A final verdict would arrive in the months to come. Until that verdict, Lessing refused to recognize the Federation as the Disney studio’s union.

On October 25 Dave Hand submitted his final draft of the “Development Program Plan of Operation”; it would hold classes on subjects like Story Construction, Timing, Pantomime, Composition, and Caricature. There were three skill levels. Group A—the highest—had nine names, including Bill Tytla, Fred Moore, and Norm Ferguson, as well as younger art-school grads like Frank Thomas and Woolie Reitherman. Babbitt was placed in Group C.39

Management did not share Hand’s low opinion of Babbitt. On October 27 Babbitt’s contract was renewed at $200 a week, still among the highest-paid artists at the studio.40

In November,41 a nineteen-year-old named Bill Hurtz had just completed a year of training under Don Graham. He was thrust into Babbitt’s animation unit, and for $25 a week he worked as one of Babbitt’s animation assistants.42 Hurtz was terrified and a little starstruck. He remembered first seeing Three Little Pigs years ago in a local cinema and reading Babbitt’s name under the art displayed in the lobby.43

Walt Disney was increasingly dubbed a manufacturer of happily-ever-afters. He had revived the orphaned Snow White from her coffin and was currently bestowing Pinocchio the soul of a real boy. These make-believe children touched death. The theme of tragedy and redemption hung heavy in Walt’s heart, even before the events of Saturday, November 26, 1938.

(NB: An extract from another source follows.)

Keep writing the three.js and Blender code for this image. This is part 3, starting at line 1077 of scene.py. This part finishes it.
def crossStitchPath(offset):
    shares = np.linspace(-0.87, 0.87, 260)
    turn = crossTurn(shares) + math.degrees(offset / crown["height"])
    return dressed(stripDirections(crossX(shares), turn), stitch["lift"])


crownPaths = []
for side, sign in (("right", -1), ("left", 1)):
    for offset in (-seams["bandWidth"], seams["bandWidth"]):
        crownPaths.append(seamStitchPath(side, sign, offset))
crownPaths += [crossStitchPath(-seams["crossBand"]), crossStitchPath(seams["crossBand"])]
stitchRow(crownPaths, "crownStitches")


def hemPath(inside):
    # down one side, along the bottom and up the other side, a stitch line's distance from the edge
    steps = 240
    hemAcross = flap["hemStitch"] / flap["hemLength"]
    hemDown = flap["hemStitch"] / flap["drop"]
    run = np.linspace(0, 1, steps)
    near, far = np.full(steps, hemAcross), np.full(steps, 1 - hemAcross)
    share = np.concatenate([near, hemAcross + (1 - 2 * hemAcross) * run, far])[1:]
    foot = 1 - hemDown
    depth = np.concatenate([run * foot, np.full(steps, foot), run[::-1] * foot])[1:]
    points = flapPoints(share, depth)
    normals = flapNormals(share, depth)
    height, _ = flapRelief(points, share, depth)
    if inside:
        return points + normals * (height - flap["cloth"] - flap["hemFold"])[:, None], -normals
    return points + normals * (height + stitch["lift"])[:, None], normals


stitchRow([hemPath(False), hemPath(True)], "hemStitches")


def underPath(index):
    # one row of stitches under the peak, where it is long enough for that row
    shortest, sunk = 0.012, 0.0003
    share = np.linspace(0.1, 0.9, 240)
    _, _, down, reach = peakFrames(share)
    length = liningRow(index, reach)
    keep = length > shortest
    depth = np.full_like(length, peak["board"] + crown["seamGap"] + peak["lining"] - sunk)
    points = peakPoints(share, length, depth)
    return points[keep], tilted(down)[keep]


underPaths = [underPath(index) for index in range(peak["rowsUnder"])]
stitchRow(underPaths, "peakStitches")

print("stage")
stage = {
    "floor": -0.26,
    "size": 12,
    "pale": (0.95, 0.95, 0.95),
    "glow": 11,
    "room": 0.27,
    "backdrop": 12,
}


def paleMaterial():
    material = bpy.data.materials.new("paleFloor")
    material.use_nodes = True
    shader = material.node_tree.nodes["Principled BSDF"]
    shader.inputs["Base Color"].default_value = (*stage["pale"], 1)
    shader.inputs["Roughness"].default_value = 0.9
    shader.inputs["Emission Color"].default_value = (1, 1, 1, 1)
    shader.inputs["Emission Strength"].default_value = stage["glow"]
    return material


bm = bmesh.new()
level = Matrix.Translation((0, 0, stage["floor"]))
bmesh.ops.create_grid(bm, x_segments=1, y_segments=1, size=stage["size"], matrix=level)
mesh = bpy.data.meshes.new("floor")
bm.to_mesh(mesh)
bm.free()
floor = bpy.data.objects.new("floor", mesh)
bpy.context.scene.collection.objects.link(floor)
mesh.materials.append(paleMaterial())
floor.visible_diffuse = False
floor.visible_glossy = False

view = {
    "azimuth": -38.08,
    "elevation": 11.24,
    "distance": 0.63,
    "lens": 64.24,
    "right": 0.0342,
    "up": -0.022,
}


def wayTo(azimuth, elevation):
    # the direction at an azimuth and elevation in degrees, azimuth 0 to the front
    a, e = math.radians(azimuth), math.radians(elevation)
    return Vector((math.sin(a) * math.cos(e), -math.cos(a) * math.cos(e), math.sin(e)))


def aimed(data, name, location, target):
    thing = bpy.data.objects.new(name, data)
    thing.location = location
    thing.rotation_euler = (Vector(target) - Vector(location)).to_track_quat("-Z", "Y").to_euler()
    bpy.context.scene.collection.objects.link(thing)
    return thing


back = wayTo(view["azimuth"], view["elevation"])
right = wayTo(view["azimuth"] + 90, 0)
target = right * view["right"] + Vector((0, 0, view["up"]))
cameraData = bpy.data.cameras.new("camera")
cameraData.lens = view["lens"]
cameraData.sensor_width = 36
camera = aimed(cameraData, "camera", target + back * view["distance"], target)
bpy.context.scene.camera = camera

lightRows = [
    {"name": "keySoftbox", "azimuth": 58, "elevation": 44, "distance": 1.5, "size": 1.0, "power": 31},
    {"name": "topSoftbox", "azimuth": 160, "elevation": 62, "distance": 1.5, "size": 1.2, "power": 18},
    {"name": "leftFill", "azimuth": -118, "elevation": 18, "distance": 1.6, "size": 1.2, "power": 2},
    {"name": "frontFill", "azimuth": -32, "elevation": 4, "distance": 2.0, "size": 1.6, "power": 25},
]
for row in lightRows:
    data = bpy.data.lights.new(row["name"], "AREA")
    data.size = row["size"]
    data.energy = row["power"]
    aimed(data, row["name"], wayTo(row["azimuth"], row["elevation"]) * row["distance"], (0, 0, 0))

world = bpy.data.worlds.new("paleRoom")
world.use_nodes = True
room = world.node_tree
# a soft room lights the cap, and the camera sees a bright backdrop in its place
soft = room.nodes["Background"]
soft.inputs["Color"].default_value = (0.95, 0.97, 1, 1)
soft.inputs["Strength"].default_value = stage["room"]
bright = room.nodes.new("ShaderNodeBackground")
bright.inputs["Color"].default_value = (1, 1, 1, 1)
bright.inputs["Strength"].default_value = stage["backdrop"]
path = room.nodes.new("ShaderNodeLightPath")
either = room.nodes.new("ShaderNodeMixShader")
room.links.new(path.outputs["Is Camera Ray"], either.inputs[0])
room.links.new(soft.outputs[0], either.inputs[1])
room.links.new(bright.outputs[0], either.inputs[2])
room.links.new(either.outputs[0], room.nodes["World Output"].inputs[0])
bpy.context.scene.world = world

The new house he had bought his parents was a death trap. The furnace had a gas leak and had been poisoning Flora and Elias Disney. They both collapsed at the house from asphyxiation. Walt’s father was barely alive when the ambulance arrived.

Walt’s mother, however, was already dead.

It was the worst event that Walt had ever experienced. The news was quietly passed to the staff who worked closest with Walt, which would have included Babbitt. Babbitt knew what it was like to lose a parent under tragically avoidable circumstances. His own father’s injury and premature death had hardened Babbitt against the travails he encountered in life.

Unfortunately, the same would prove to be true for Walt.